[Records with modeling code]
%%

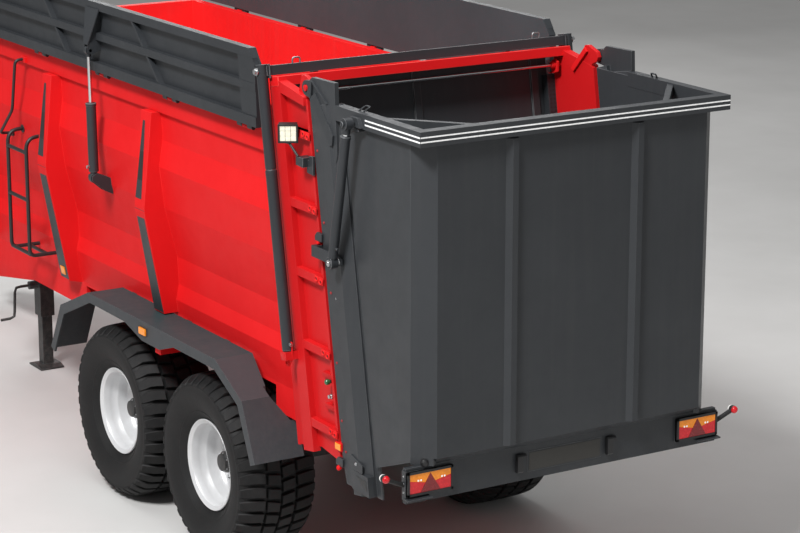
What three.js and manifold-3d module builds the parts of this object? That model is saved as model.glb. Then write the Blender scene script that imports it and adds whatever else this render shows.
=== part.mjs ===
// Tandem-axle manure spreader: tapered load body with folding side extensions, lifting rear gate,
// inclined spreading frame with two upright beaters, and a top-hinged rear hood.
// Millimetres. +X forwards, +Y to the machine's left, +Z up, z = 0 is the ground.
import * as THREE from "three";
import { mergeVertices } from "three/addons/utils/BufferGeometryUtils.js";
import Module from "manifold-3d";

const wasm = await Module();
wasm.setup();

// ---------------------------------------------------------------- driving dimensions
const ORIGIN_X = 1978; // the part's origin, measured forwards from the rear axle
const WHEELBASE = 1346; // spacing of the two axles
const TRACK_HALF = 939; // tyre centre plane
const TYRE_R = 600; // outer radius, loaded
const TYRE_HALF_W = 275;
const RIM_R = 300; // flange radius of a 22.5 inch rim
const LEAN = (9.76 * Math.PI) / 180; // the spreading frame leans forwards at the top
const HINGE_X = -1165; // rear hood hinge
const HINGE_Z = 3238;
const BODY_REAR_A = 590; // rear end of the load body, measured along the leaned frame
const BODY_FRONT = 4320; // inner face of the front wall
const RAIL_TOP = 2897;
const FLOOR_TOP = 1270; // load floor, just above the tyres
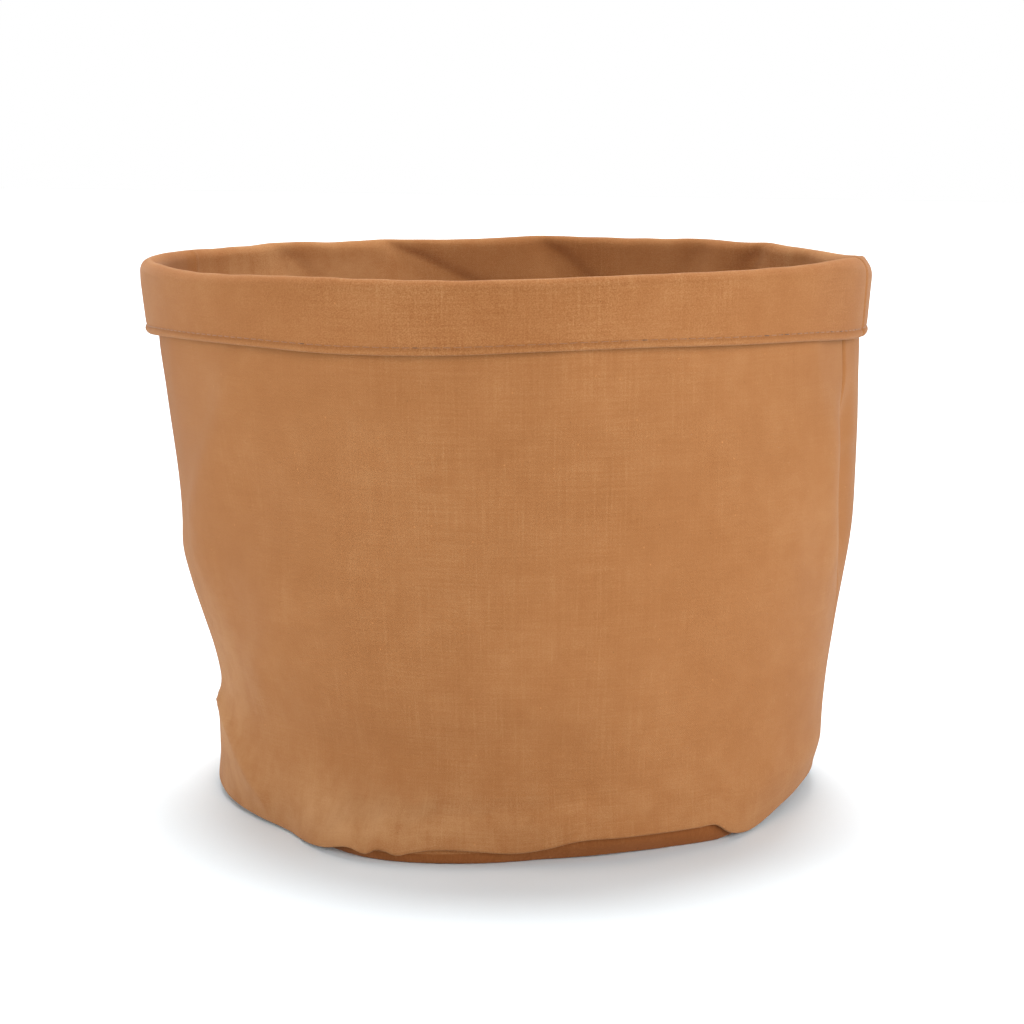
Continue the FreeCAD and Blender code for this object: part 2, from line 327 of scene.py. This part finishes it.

%%

• [What the task requires]:
Once more, set down the full listing, verbatim.

• [Worked answer]:
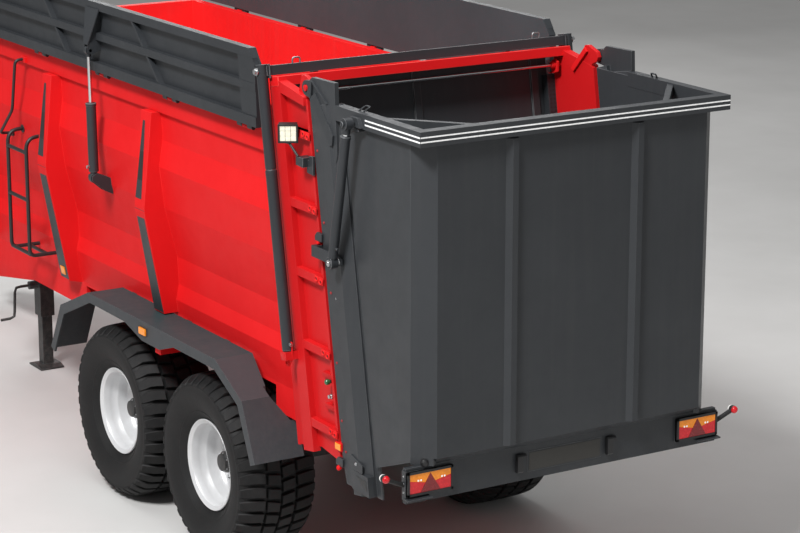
What three.js and manifold-3d module builds the parts of this object? That model is saved as model.glb. Then write the Blender scene script that imports it and adds whatever else this render shows.
=== part.mjs ===
// Tandem-axle manure spreader: tapered load body with folding side extensions, lifting rear gate,
// inclined spreading frame with two upright beaters, and a top-hinged rear hood.
// Millimetres. +X forwards, +Y to the machine's left, +Z up, z = 0 is the ground.
import * as THREE from "three";
import { mergeVertices } from "three/addons/utils/BufferGeometryUtils.js";
import Module from "manifold-3d";

const wasm = await Module();
wasm.setup();

// ---------------------------------------------------------------- driving dimensions
const ORIGIN_X = 1978; // the part's origin, measured forwards from the rear axle
const WHEELBASE = 1346; // spacing of the two axles
const TRACK_HALF = 939; // tyre centre plane
const TYRE_R = 600; // outer radius, loaded
const TYRE_HALF_W = 275;
const RIM_R = 300; // flange radius of a 22.5 inch rim
const LEAN = (9.76 * Math.PI) / 180; // the spreading frame leans forwards at the top
const HINGE_X = -1165; // rear hood hinge
const HINGE_Z = 3238;
const BODY_REAR_A = 590; // rear end of the load body, measured along the leaned frame
const BODY_FRONT = 4320; // inner face of the front wall
const RAIL_TOP = 2897;
const FLOOR_TOP = 1270; // load floor, just above the tyres
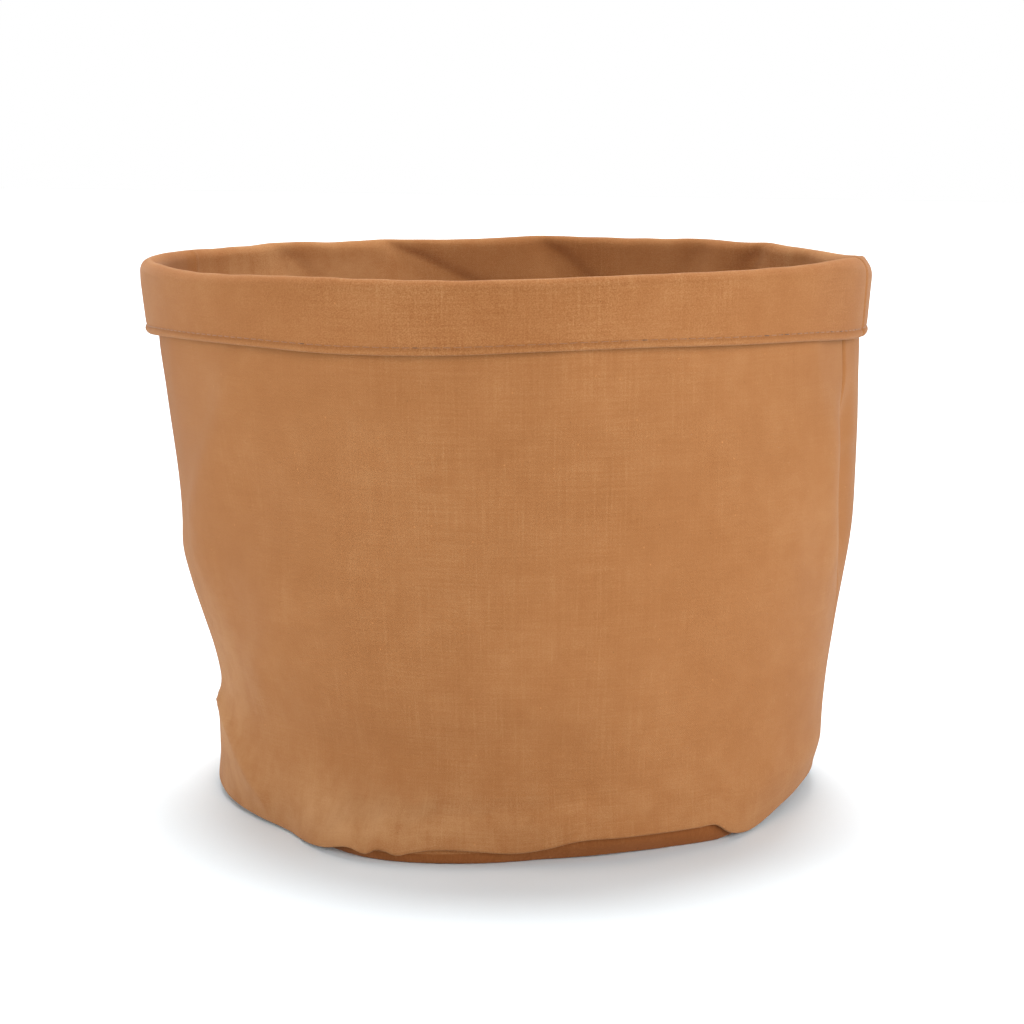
Continue the FreeCAD and Blender code for this object: part 2, from line 327 of scene.py. This part finishes it.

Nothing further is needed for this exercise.